Wednesday, 20 August 2014
Because of the summer break and a recent foreign holiday, my bike had remained idle for much longer that I really like. Yesterday however, I received a last minute and much needed leave pass thanks to my mum taking the kids and Ang snoozing after a night shift. I had nothing planned but some of the best rides start that way. Chucking my map and tea making kit into the box, I headed off to @BeanandBud to look things over and enjoy one of their fine flat whites.
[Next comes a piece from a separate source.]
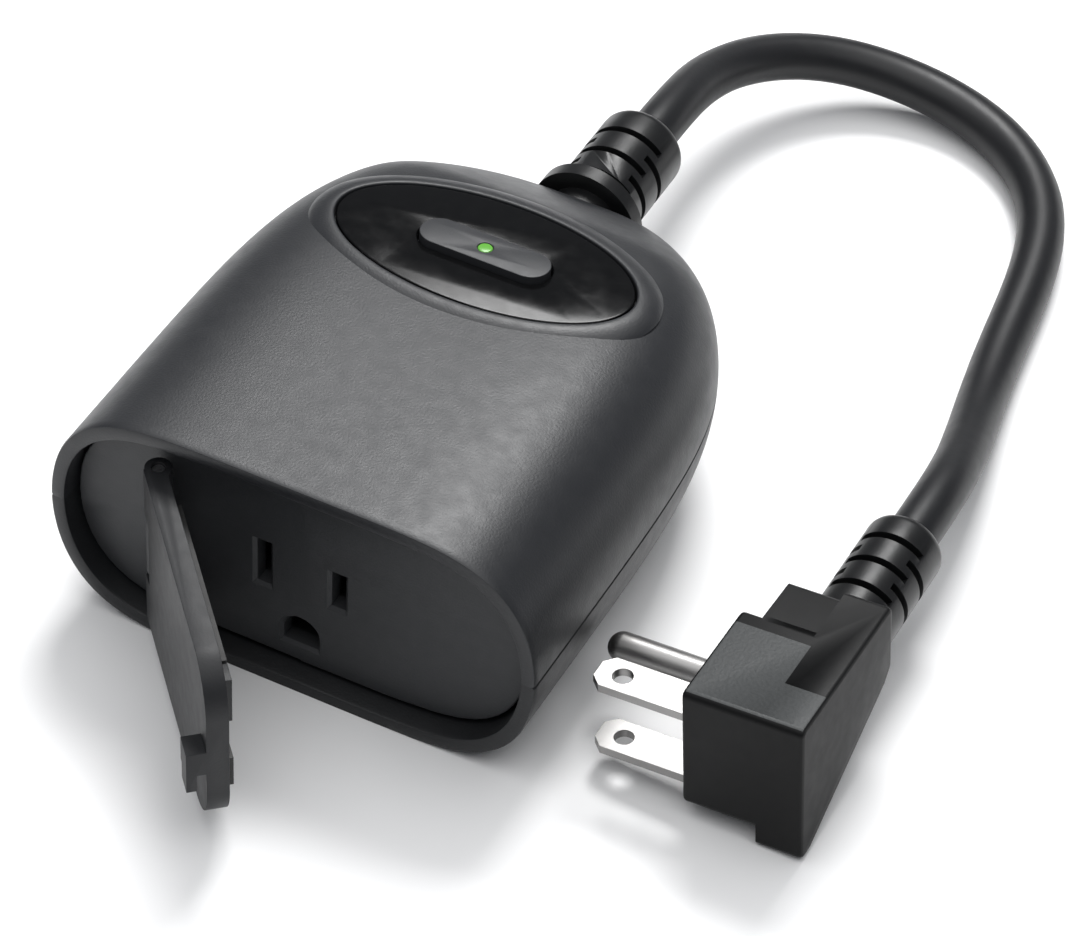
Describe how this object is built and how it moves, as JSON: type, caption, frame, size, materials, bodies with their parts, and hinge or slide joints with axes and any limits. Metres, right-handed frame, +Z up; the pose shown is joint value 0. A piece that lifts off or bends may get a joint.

I was looking to explore somewhere new and there isn’t much I haven’t seen round here so I had to look further afield and accept there would be some unavoidable A road (highway) riding. Before my coffee was out I’d settled on an area called the Forest of Bowland, just across the border in Lancashire (spits on floor). I drained the dregs and hit the road.
I wasn’t disappointed. I suffered the A59 all the way to Clitheroe (actually not that bad) then I followed the B6478 to Newton-in-Bowland where I planned to head north towards a marked viewpoint. I was totally blown away by that stunning views on the section of road over Waddington Moor. In fact I was thinking it would be nice to ride it back again and get some pics. Time however was not on my side. Apparently, luck wasn’t on my side either as my route was soon blocked by bridge works. forcing me to retrace my steps. Still, I got those pictures.
The diversion (pretty obvious on the map) wasn’t anything worth writing about so I didn’t take my time. Once I was on the northbound road from Slaidburn, I was once again being blown away by the scenery. The heather was in bloom and being so close to the clouds gave the impression I was on top of the world. It made me think of a recent post on the FUZZYGALORE.COM blog, reflecting on the difficulties/impossibilities of sharing what you see from the saddle with others. So true but I still stopped every few meters to take yet another pic.
However, if you can, you really should go out and ride this. Maybe not if you’re only interested in knee down antics. In fact if I was going to do this again, I’d probably use the YBR125 and make a whole day of it. This is one to savour.